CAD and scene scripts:
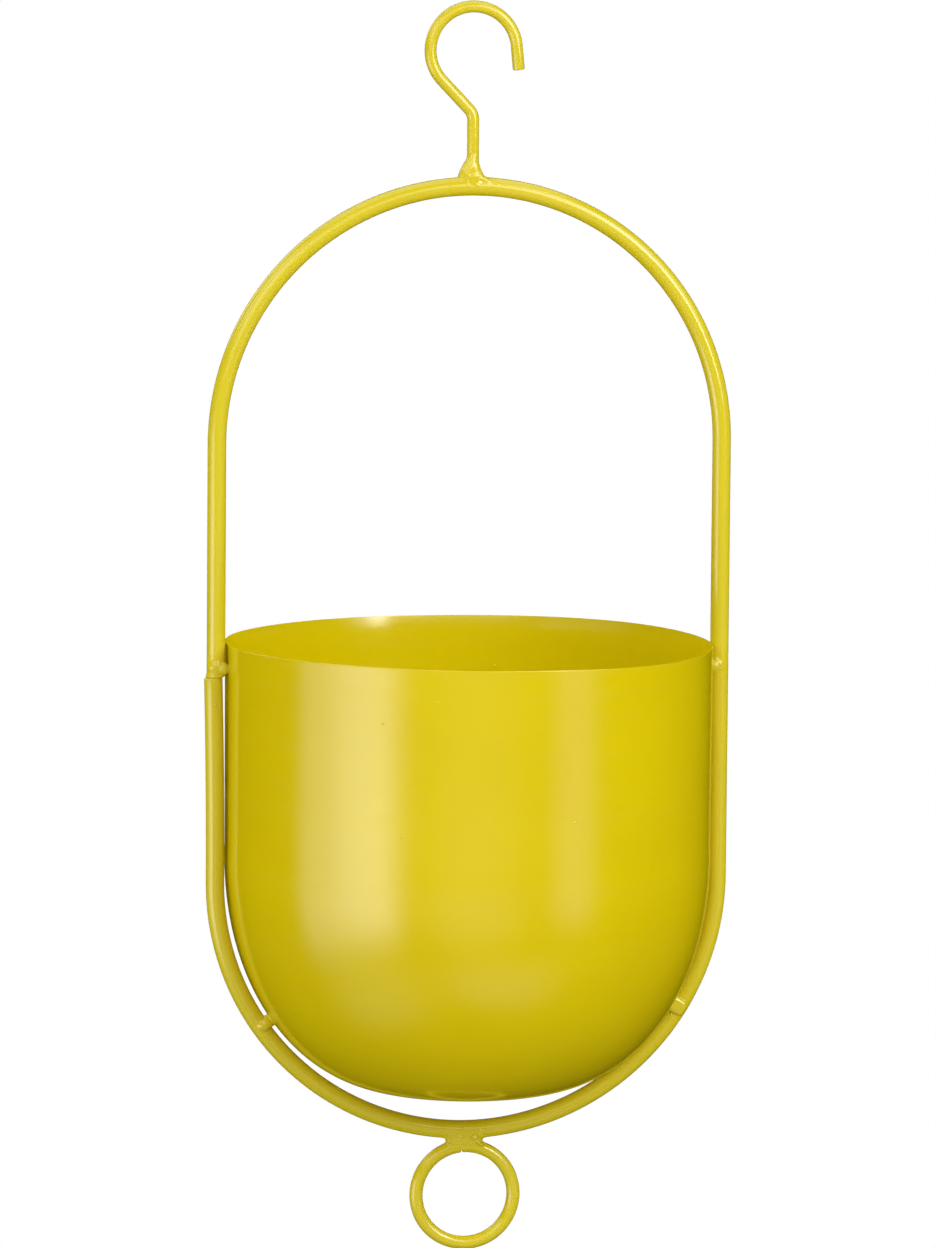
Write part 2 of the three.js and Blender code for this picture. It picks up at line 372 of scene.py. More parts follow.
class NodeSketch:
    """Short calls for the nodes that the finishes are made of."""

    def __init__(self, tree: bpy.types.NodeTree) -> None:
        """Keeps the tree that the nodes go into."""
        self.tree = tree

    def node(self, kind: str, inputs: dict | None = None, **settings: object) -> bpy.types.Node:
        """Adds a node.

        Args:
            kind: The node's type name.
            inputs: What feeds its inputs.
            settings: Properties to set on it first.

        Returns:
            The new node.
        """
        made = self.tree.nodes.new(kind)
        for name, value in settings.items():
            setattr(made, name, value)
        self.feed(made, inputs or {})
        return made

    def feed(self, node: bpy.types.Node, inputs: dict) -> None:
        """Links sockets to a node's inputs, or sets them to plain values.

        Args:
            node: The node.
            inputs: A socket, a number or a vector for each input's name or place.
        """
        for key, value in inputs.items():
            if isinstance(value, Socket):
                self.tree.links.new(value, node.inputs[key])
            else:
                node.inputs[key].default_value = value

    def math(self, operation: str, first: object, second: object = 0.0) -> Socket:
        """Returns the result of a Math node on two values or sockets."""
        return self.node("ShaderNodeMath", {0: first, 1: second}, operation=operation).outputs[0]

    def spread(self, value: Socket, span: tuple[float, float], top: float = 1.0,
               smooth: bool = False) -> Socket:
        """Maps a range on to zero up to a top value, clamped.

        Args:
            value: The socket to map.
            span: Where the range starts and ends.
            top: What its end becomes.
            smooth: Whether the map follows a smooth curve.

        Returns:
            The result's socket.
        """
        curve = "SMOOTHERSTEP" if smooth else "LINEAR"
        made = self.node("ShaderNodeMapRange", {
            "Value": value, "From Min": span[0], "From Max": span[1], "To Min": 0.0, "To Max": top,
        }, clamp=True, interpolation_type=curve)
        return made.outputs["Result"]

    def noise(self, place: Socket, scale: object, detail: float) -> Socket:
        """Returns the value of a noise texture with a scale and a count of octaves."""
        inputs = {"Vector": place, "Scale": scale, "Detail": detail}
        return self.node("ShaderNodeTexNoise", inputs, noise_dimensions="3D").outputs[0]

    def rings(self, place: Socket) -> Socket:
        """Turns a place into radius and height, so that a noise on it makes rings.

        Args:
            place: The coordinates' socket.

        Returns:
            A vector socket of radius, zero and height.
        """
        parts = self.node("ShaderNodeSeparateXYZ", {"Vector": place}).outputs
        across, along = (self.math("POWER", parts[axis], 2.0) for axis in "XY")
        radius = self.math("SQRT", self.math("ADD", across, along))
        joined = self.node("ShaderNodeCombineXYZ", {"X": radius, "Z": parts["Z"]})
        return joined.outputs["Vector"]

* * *

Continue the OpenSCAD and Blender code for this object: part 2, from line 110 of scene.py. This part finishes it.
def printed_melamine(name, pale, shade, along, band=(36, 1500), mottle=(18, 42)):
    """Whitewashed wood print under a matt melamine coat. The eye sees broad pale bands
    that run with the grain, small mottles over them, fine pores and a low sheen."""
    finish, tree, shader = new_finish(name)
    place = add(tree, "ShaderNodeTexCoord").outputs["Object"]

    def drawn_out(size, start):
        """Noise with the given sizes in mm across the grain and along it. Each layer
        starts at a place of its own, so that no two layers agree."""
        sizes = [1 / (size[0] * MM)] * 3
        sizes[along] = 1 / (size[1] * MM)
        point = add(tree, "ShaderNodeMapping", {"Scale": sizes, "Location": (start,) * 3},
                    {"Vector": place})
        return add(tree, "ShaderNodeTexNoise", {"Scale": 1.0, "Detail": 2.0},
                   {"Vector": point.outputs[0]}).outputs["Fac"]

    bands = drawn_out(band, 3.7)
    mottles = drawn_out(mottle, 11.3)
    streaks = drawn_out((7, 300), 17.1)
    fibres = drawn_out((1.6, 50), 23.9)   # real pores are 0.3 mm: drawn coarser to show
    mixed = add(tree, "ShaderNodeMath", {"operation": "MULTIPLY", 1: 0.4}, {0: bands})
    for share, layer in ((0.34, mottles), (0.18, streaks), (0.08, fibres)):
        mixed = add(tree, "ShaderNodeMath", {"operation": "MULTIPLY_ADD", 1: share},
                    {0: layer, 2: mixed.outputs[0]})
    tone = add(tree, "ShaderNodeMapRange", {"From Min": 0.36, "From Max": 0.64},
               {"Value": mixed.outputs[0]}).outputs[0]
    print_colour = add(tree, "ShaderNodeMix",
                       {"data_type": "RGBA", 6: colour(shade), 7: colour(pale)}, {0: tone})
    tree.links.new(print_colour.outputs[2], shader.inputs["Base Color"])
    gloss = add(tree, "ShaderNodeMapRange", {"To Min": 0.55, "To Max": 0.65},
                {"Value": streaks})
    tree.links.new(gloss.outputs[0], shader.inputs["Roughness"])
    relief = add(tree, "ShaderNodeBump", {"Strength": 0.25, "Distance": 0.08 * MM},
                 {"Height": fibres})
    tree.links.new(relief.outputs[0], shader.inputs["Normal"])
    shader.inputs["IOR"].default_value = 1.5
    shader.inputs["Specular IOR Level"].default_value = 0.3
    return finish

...

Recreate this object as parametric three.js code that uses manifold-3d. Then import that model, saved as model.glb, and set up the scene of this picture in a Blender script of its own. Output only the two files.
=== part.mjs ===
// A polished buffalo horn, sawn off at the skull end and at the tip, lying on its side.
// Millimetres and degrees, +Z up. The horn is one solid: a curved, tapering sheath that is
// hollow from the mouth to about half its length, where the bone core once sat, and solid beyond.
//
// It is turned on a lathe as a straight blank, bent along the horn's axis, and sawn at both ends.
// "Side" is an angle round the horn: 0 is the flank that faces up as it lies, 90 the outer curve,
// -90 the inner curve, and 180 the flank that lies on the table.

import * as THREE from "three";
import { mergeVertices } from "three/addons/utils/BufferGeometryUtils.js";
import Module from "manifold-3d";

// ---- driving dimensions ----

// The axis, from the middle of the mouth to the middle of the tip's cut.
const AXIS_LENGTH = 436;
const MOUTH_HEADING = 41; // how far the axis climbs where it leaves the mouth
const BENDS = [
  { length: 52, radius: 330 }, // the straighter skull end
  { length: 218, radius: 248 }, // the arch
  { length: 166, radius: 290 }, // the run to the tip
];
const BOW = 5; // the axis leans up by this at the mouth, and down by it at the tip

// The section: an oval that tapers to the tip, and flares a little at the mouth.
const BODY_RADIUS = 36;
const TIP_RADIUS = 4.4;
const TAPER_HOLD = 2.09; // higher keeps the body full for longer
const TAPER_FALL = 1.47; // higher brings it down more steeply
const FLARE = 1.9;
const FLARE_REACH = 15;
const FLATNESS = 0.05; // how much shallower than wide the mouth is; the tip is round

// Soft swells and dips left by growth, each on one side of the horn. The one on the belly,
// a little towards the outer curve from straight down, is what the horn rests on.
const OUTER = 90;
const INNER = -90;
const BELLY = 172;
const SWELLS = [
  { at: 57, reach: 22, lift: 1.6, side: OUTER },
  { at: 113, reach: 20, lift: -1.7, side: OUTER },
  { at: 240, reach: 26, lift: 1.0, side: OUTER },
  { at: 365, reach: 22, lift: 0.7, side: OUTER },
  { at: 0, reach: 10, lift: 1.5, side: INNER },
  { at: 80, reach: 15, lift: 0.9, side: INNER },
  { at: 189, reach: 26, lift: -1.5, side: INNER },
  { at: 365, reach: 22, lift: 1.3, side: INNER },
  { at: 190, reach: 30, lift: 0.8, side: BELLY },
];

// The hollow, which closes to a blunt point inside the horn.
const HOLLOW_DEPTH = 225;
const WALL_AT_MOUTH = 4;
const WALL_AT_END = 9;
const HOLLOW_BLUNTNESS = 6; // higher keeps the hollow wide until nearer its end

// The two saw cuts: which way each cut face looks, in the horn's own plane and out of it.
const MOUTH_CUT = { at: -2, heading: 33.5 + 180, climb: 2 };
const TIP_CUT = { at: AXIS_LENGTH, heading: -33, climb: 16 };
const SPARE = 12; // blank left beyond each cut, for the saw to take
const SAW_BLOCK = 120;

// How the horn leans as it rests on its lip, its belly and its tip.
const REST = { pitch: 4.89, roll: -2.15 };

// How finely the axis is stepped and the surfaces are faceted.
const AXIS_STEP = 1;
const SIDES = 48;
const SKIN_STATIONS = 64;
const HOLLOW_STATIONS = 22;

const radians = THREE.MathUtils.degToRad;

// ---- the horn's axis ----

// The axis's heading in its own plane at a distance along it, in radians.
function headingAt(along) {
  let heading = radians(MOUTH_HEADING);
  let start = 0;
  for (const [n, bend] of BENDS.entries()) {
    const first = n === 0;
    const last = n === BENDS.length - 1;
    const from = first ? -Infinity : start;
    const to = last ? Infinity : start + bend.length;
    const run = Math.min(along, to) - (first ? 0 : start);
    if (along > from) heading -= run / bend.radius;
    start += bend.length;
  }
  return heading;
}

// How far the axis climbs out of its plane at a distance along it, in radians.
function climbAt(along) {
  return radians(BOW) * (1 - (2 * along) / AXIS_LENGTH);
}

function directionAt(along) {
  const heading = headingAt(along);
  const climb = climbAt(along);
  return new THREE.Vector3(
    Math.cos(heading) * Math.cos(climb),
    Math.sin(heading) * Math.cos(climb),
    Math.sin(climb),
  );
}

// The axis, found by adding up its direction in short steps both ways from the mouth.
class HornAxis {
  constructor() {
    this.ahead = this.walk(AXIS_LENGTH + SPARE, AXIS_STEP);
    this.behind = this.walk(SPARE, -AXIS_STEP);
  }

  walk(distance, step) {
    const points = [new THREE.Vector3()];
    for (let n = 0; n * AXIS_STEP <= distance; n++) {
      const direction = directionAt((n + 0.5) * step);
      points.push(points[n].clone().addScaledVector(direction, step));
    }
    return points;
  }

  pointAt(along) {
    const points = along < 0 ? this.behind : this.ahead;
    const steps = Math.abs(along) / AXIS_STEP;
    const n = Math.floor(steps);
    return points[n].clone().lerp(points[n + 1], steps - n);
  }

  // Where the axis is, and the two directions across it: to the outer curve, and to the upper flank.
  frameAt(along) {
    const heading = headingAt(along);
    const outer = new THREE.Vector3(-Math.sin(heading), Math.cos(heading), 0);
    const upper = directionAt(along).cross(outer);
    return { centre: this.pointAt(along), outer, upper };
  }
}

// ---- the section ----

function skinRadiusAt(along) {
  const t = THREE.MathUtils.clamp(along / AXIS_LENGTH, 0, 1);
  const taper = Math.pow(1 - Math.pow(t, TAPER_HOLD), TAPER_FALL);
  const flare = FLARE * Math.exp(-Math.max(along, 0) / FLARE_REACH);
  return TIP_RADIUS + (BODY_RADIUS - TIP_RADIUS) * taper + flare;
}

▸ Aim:
Only lines with "picture" are wanted here; list each of them.

▸ Full solution:
Write part 2 of the three.js and Blender code for this picture. It picks up at line 372 of scene.py. More parts follow.
Recreate this object as parametric three.js code that uses manifold-3d. Then import that model, saved as model.glb, and set up the scene of this picture in a Blender script of its own. Output only the two files.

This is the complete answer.